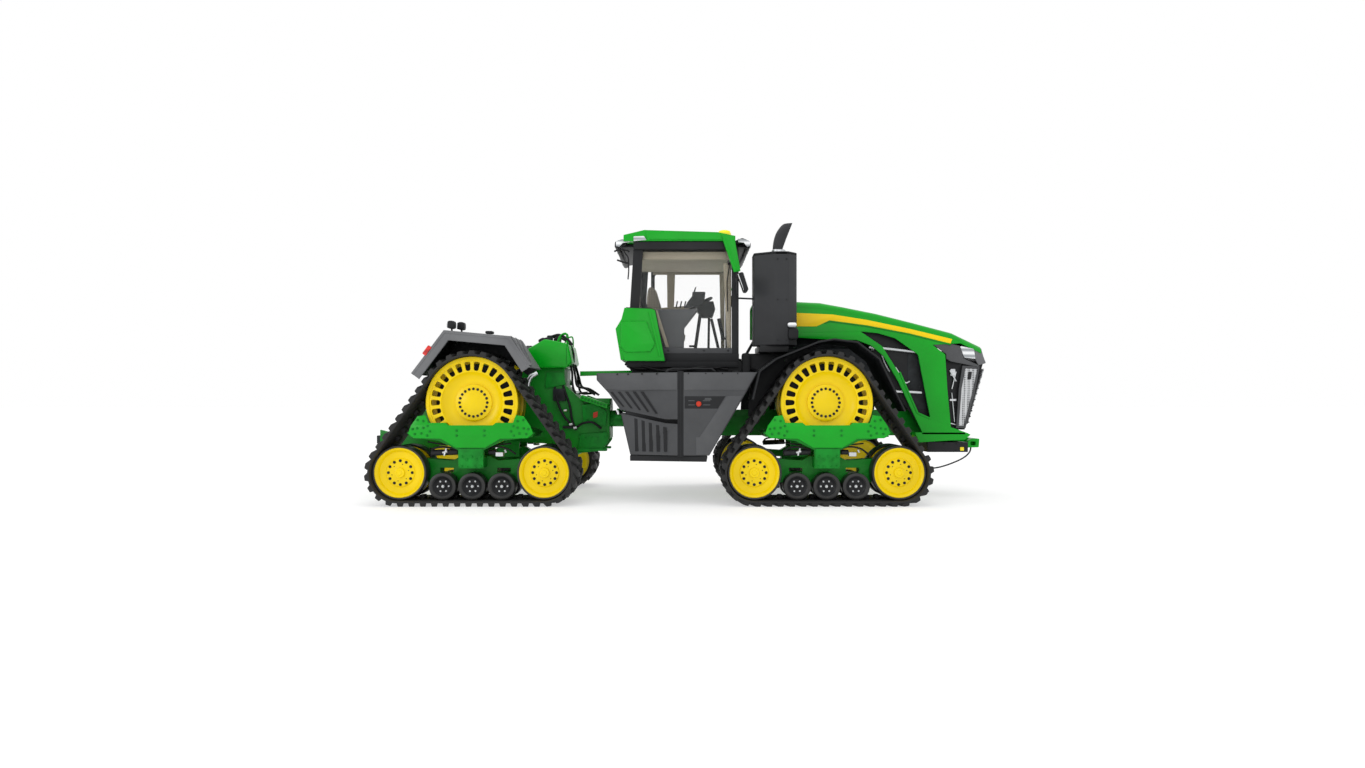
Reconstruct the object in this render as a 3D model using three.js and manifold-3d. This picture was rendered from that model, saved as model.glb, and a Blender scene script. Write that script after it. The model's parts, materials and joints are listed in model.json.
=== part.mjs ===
// A four-track articulated farm tractor, in millimetres.
// +X is forward, +Z is up, and the origin is on the ground in the middle of the outline.
// The front half carries the engine, cab and tanks. The rear half follows it through a yoke that steers
// about a vertical pin and lets the two halves roll against each other.
import * as THREE from "three";
import { mergeVertices } from "three/addons/utils/BufferGeometryUtils.js";
import Module from "manifold-3d";

const wasm = await Module();
wasm.setup();

// ---- overall ----
const FRONT_AXLE_X = 1966;
const WHEELBASE = 4660;
const REAR_AXLE_X = FRONT_AXLE_X - WHEELBASE;
const NOSE_TIP = FRONT_AXLE_X + 2500;
const DRAWBAR_TIP = REAR_AXLE_X - 1772;
const GAUGE = 2238; // between the belts' centre lines
const AXLE_HEIGHT = 1357;
const FIT = 0.3; // between pieces that touch
const RUNNING = 3; // round faces that turn in each other, corner to flat

// ---- track unit ----
const BELT_WIDTH = 762;
const BELT_SKIN = 27;
const LUG_HEIGHT = 45;
const LUG_COUNT = 32;
const BELT_GAP = 3; // belt to rubber tyre
const DRIVE_RADIUS = 606;
const DRIVE_HALF_WIDTH = 285;
const DRIVE_WINDOWS = 18;
const IDLER_RADIUS = 360;
const IDLER_REACH = 950; // idler axle ahead of, or behind, the drive axle
const ROLLER_RADIUS = 180;
const ROLLER_PITCH = 387;
const WHEEL_OUTER_FACE = 300; // idlers and rollers, from the belt's centre line
const WHEEL_GROOVE = 100; // half the groove between a wheel pair's two discs
const IDLER_AXLE_RADIUS = 70;
const ROLLER_AXLE_RADIUS = 55;
const CRADLE_THICKNESS = 30;
const CRADLE_CLEARANCE = 10; // plate to drive wheel

// ---- axles and frames ----
const AXLE_TUBE_RADIUS = 165;
const FRAME_HALF_WIDTH = 300;
const FRAME_BOTTOM = 880;
const FRAME_TOP = 1250;
const NECK_HALF_WIDTH = 170; // where the front frame narrows for the steering cylinders
const FRONT_FRAME_END = 3950;
const REAR_FRAME_END = REAR_AXLE_X - 1456;

// ---- articulation ----
const STEER_X = -620;
const STEER_PIN_RADIUS = 50;
const LUG_LOW = [840, 885];
const LUG_HIGH = [1350, 1395];
const NECK_SETBACK = 230; // front frame's end to the steering pin
const ROLL_HEIGHT = 1120;
const ROLL_TUBE_RADIUS = 120;
const ROLL_TUBE_END = -1330;
const BEARING_X = [-1420, -990];

// ---- steering cylinders ----
const CYLINDER_BASE = [404, 311]; // from the steering pin, on the front frame
const CYLINDER_EYE = [-242, 212]; // from the steering pin, on the yoke
const CYLINDER_HEIGHT = 1215;
const BARREL_RADIUS = 55;
const BARREL_LENGTH = 400;
const BARREL_EYE_RADIUS = 62;
const ROD_RADIUS = 28;
const EYE_RADIUS = 76;
const EYE_PIN_RADIUS = 25;
const EYE_CLEARANCE = 27; // the rod's eye is loose on its pin
const EYE_THICKNESS = 60;
const COLLAR_RADIUS = 45; // stands a cylinder's eye off its ear

// ---- cab ----
const CAB_HALF_WIDTH = 860;
const CAB_FLOOR = [1850, 1956];
const CAB_TOP = [3461, 3580];
const CAB_FRONT = 850;
const CAB_BACK_TOP = -605;
const CAB_BACK_BOTTOM = -700;
const PILLAR = 95;
const GLASS_THICKNESS = 8;
const ROOF_TOP = 3730;
const ROOF_OVERHANG = 60;

// ---- hood ----
const HOOD_HALF_WIDTH = 520;
const HOOD_SKIN = 22;
const HOOD_BACK = 1120;
const HOOD_TOP_BACK = 2820;
const NOSE_TOP = [4378, 2167];
const STACK_X = [1047, 1636];
const STACK_Y = [-1100, -700];
const STACK_Z = [2139, 3401];

// ---- tanks and fenders ----
const TANK_INNER = 620;
const TANK_OUTER = 1350;
const TANK_BOTTOM = 574;
const TANK_TOP = 1759;
const TANK_TAPER_START = -60;
const TANK_TAPER = 0.34; // how fast the outer face closes in towards the back
const FENDER_SKIN = 20;
const FENDER_LIP = 130;
const FENDER_INNER = 700;
const FRONT_FENDER_OUTER = GAUGE / 2 + 311;
const REAR_FENDER_OUTER = GAUGE / 2 + 381;
const FRONT_FENDER_LINE = [
  [985, 1400],
  [1075, 1775],
  [1300, 1943],
  [1860, 2166],
  [2060, 2200],
  [2373, 2161],
  [2663, 1939],
  [3000, 1250],
];
const REAR_FENDER_LINE = [
  [REAR_AXLE_X - 766, 1740],
  [REAR_AXLE_X - 341, 2302],
  [REAR_AXLE_X + 524, 2223],
  [REAR_AXLE_X + 783, 1825],
];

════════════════

Take the lines above and print them exactly.

■ **RESULT**:
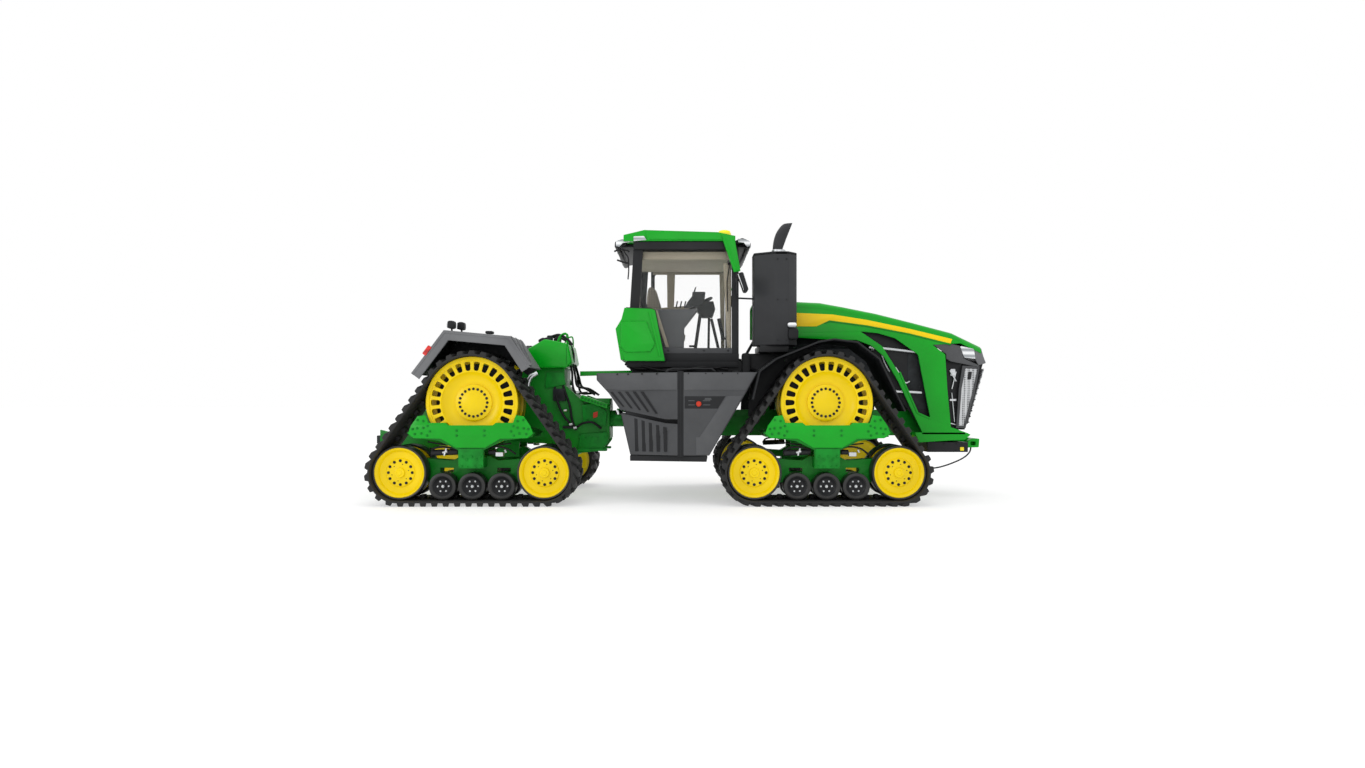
Reconstruct the object in this render as a 3D model using three.js and manifold-3d. This picture was rendered from that model, saved as model.glb, and a Blender scene script. Write that script after it. The model's parts, materials and joints are listed in model.json.
=== part.mjs ===
// A four-track articulated farm tractor, in millimetres.
// +X is forward, +Z is up, and the origin is on the ground in the middle of the outline.
// The front half carries the engine, cab and tanks. The rear half follows it through a yoke that steers
// about a vertical pin and lets the two halves roll against each other.
import * as THREE from "three";
import { mergeVertices } from "three/addons/utils/BufferGeometryUtils.js";
import Module from "manifold-3d";

const wasm = await Module();
wasm.setup();

// ---- overall ----
const FRONT_AXLE_X = 1966;
const WHEELBASE = 4660;
const REAR_AXLE_X = FRONT_AXLE_X - WHEELBASE;
const NOSE_TIP = FRONT_AXLE_X + 2500;
const DRAWBAR_TIP = REAR_AXLE_X - 1772;
const GAUGE = 2238; // between the belts' centre lines
const AXLE_HEIGHT = 1357;
const FIT = 0.3; // between pieces that touch
const RUNNING = 3; // round faces that turn in each other, corner to flat

// ---- track unit ----
const BELT_WIDTH = 762;
const BELT_SKIN = 27;
const LUG_HEIGHT = 45;
const LUG_COUNT = 32;
const BELT_GAP = 3; // belt to rubber tyre
const DRIVE_RADIUS = 606;
const DRIVE_HALF_WIDTH = 285;
const DRIVE_WINDOWS = 18;
const IDLER_RADIUS = 360;
const IDLER_REACH = 950; // idler axle ahead of, or behind, the drive axle
const ROLLER_RADIUS = 180;
const ROLLER_PITCH = 387;
const WHEEL_OUTER_FACE = 300; // idlers and rollers, from the belt's centre line
const WHEEL_GROOVE = 100; // half the groove between a wheel pair's two discs
const IDLER_AXLE_RADIUS = 70;
const ROLLER_AXLE_RADIUS = 55;
const CRADLE_THICKNESS = 30;
const CRADLE_CLEARANCE = 10; // plate to drive wheel

// ---- axles and frames ----
const AXLE_TUBE_RADIUS = 165;
const FRAME_HALF_WIDTH = 300;
const FRAME_BOTTOM = 880;
const FRAME_TOP = 1250;
const NECK_HALF_WIDTH = 170; // where the front frame narrows for the steering cylinders
const FRONT_FRAME_END = 3950;
const REAR_FRAME_END = REAR_AXLE_X - 1456;

// ---- articulation ----
const STEER_X = -620;
const STEER_PIN_RADIUS = 50;
const LUG_LOW = [840, 885];
const LUG_HIGH = [1350, 1395];
const NECK_SETBACK = 230; // front frame's end to the steering pin
const ROLL_HEIGHT = 1120;
const ROLL_TUBE_RADIUS = 120;
const ROLL_TUBE_END = -1330;
const BEARING_X = [-1420, -990];

// ---- steering cylinders ----
const CYLINDER_BASE = [404, 311]; // from the steering pin, on the front frame
const CYLINDER_EYE = [-242, 212]; // from the steering pin, on the yoke
const CYLINDER_HEIGHT = 1215;
const BARREL_RADIUS = 55;
const BARREL_LENGTH = 400;
const BARREL_EYE_RADIUS = 62;
const ROD_RADIUS = 28;
const EYE_RADIUS = 76;
const EYE_PIN_RADIUS = 25;
const EYE_CLEARANCE = 27; // the rod's eye is loose on its pin
const EYE_THICKNESS = 60;
const COLLAR_RADIUS = 45; // stands a cylinder's eye off its ear

// ---- cab ----
const CAB_HALF_WIDTH = 860;
const CAB_FLOOR = [1850, 1956];
const CAB_TOP = [3461, 3580];
const CAB_FRONT = 850;
const CAB_BACK_TOP = -605;
const CAB_BACK_BOTTOM = -700;
const PILLAR = 95;
const GLASS_THICKNESS = 8;
const ROOF_TOP = 3730;
const ROOF_OVERHANG = 60;

// ---- hood ----
const HOOD_HALF_WIDTH = 520;
const HOOD_SKIN = 22;
const HOOD_BACK = 1120;
const HOOD_TOP_BACK = 2820;
const NOSE_TOP = [4378, 2167];
const STACK_X = [1047, 1636];
const STACK_Y = [-1100, -700];
const STACK_Z = [2139, 3401];

// ---- tanks and fenders ----
const TANK_INNER = 620;
const TANK_OUTER = 1350;
const TANK_BOTTOM = 574;
const TANK_TOP = 1759;
const TANK_TAPER_START = -60;
const TANK_TAPER = 0.34; // how fast the outer face closes in towards the back
const FENDER_SKIN = 20;
const FENDER_LIP = 130;
const FENDER_INNER = 700;
const FRONT_FENDER_OUTER = GAUGE / 2 + 311;
const REAR_FENDER_OUTER = GAUGE / 2 + 381;
const FRONT_FENDER_LINE = [
  [985, 1400],
  [1075, 1775],
  [1300, 1943],
  [1860, 2166],
  [2060, 2200],
  [2373, 2161],
  [2663, 1939],
  [3000, 1250],
];
const REAR_FENDER_LINE = [
  [REAR_AXLE_X - 766, 1740],
  [REAR_AXLE_X - 341, 2302],
  [REAR_AXLE_X + 524, 2223],
  [REAR_AXLE_X + 783, 1825],
];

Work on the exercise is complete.